The next step for a plaintiff and his or her attorney is to determine the value and viability of winning their potential case. Because the cost and time necessary to win is significant, the extent of damages must be taken into account. Terrible medical care that resulted in an injury from which a patient quickly recovered—without permanent damage—may not be worth pursuing.
Indeed, it is not unusual for a plaintiff’s attorney to spend between $50,000-$100,000 or even more, to get a suit through trial. To justify this financial commitment and three to five years of time, the injuries must be significant. It is critical to recover the costs, possible repayment of medical bills or insurance payments, legal fees and then still provide a reasonable recovery for the client. Otherwise, filing an action only benefits the defense attorneys and the experts.

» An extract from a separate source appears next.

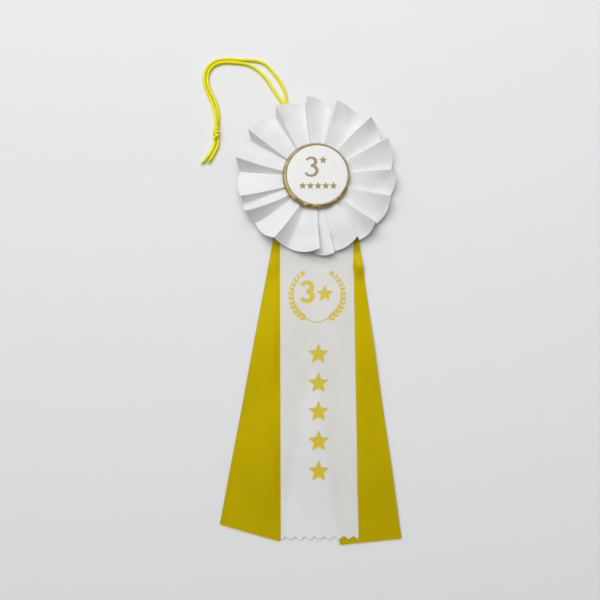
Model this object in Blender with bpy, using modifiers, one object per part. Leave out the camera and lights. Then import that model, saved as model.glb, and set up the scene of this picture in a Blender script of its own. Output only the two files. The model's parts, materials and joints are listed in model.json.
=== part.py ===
"""Award ribbon: a pleated rosette with a button, three streamers and a hanging cord.

It lies on its back: the table is z = 0, the front faces +Z and the streamers run along -Y.
The origin is the centre of the back card's rear face. Lengths here are in millimetres and
are turned into metres, Blender's unit, by the helpers that make the meshes.
"""

import math

import bmesh
import bpy
from mathutils import Vector

MM = 0.001
GAP = 0.3
SHARP_ANGLE = 30.0

# Driving dimensions, in millimetres.
WIRE = 0.5
RIBBON_THICKNESS = 0.3

BACK_CARD_RADIUS = 30.0
BACK_CARD_THICKNESS = 0.6
BASE_CARD_RADIUS = 32.0
BASE_CARD_BOTTOM = 4.0
BASE_CARD_TOP = 5.0

# The rosette's 15 knife pleats: the direction of each raised fold, in degrees from +X.
PLEAT_FOLDS = (4, 28, 48, 75, 99, 119, 145, 168, 195, 210, 240, 272, 303, 319, 343)
# Radius, height of the folded-down edge, height of the raised fold.
PLEAT_ROWS = (
    (15.5, 5.8, 6.3),
    (22.0, 5.8, 6.8),
    (33.0, 5.8, 8.6),
    (45.0, 5.2, 10.6),
    (55.5, 4.6, 12.0),
)
RETURN_SHARE_INSIDE = 0.12
RETURN_SHARE_OUTSIDE = 0.30
PLEAT_THICKNESS = 0.35

THREAD_RADIUS = 18.0
THREAD_DIAMETER = 0.6
THREAD_HEIGHT = 7.2

BUTTON_RADIUS = 22.85
BUTTON_BOTTOM = 7.8
BUTTON_HEIGHT = 2.6
FACE_RADIUS = 20.2
FACE_THICKNESS = 0.4
FACE_RECESS = 0.1
LIP_RADIUS = 20.5
RIM_WALL = 0.85
CORE_RADIUS = 19.6
PLATE_RADIUS = 21.2
PLATE_THICKNESS = 0.6

STREAMER_START = -3.0
CARD_EDGE = 33.0
LANDED = 55.0
RIM_CREASE = 58.5
SIDE_CREASE = 119.0
CREASE_GAP = 0.3
TAIL_DROP = 28.0
NOTCH_DEPTH = 2.0

# Each streamer: where its centreline meets the X axis, its heading in degrees from -Y,
# its width, its height between the cards and on the table, its crease, the lengths of
# its left and right edges from the X axis, and the number of notches along its end.
STREAMERS = {
    "left_streamer": (-1.5, -10.1, 40.0, 1.7, 0.0, SIDE_CREASE, 237.3, 240.8, 0),
    "right_streamer": (3.7, 7.3, 40.0, 2.45, 0.6, SIDE_CREASE, 242.2, 243.5, 0),
    "centre_streamer": (0.0, 0.4, 50.0, 3.2, 1.2, RIM_CREASE, 239.5, 239.5, 8),
}

STREAMER_STAPLE = (0.0, -9.0, 10.0)
CORD_STAPLE = (-0.2, 9.5, 9.2)
STAPLE_CROWN = 1.15
STAPLE_CLINCH = 5.55

CORD_DIAMETER = 2.0
PAIR_SPACING = 2.4
ON_TABLE = 1.1
BETWEEN_CARDS = 2.7

# The cord's route, seen from the front: the hidden loop under the staple, the two
# strands out from under the rosette, and the stretch where they lie side by side.
CORD_BIGHT = (
    (-12.0, 31.0), (-9.6, 26.0), (-6.6, 20.0), (-3.9, 14.5), (-2.7, 10.5),
    (-2.3, 7.8), (-0.2, 6.2), (1.9, 7.8), (2.3, 10.5), (1.2, 14.5),
    (-1.6, 20.0), (-5.0, 26.0), (-7.6, 31.5),
)
INNER_LEAD = (
    (-12.3, 31.6, 2.7), (-15.6, 37.6, 2.0), (-19.6, 46.0, 1.3), (-24.2, 56.9, ON_TABLE),
    (-27.9, 62.6, ON_TABLE), (-31.4, 68.2, ON_TABLE), (-35.1, 73.9, ON_TABLE),
    (-39.2, 78.6, ON_TABLE), (-43.7, 82.2, ON_TABLE), (-48.2, 84.4, ON_TABLE),
)
OUTER_LEAD = (
    (-7.8, 32.1, 2.7), (-12.0, 38.4, 2.0), (-16.8, 47.0, 1.3), (-20.6, 56.9, ON_TABLE),
    (-21.1, 61.4, ON_TABLE), (-22.9, 67.3, ON_TABLE), (-26.3, 73.4, ON_TABLE),
    (-30.8, 79.6, ON_TABLE), (-35.6, 84.6, ON_TABLE), (-41.0, 87.0, ON_TABLE),
    (-47.4, 87.7, ON_TABLE),
)
PAIR_ROUTE = (
    (-54.0, 86.7), (-60.7, 87.3), (-67.2, 87.0), (-72.8, 84.6), (-76.4, 80.3),
    (-77.7, 75.0), (-77.3, 69.6), (-75.4, 64.2), (-72.9, 58.9), (-70.8, 53.6),
    (-69.4, 48.2), (-68.9, 43.0), (-69.0, 38.0),
)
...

Winning ethically is the most important. Nothing else is important. Winning also means getting money—unless at the end of a several year process a doctor, hospital, or some other healthcare provider’s insurance company writes a check to compensate a person or family for injuries received under their care, the process is just a waste of time and money.
Once these critical points have been addressed, a plaintiff must have a medical expert provide a Certificate of Merit. A Certificate of Merit is an affidavit, signed by the plaintiff attorney, stating that he or she has consulted with the appropriate medical expert and the expert believes the case has, well, merit—that there are reasonable grounds to believe a healthcare provider violated the standard of care and that violation caused injury. Without this, no matter how bad the negligence or terrible the injury, the courthouse is closed to us and we cannot beg, borrow or steal the ability to try and recover for the most terrible of injuries.
This is just the beginning of the long process to gain enough information to prove the case to a judge or jury. Attorneys that intend on filing a medical malpractice lawsuit must imperatively believe the case can be won. However, if they promise victory, your heart will be broken.
Only lawyers with expertise in this field know what it takes to win—and lose. Anyone can file, yet filing a lawsuit is the end of many steps necessary to get to the courthouse. And to the courthouse you will go, as malpractice cases very rarely get “settled out of court”. Filing, to use Winston Churchill’s famous line, “… is the end of the beginning”.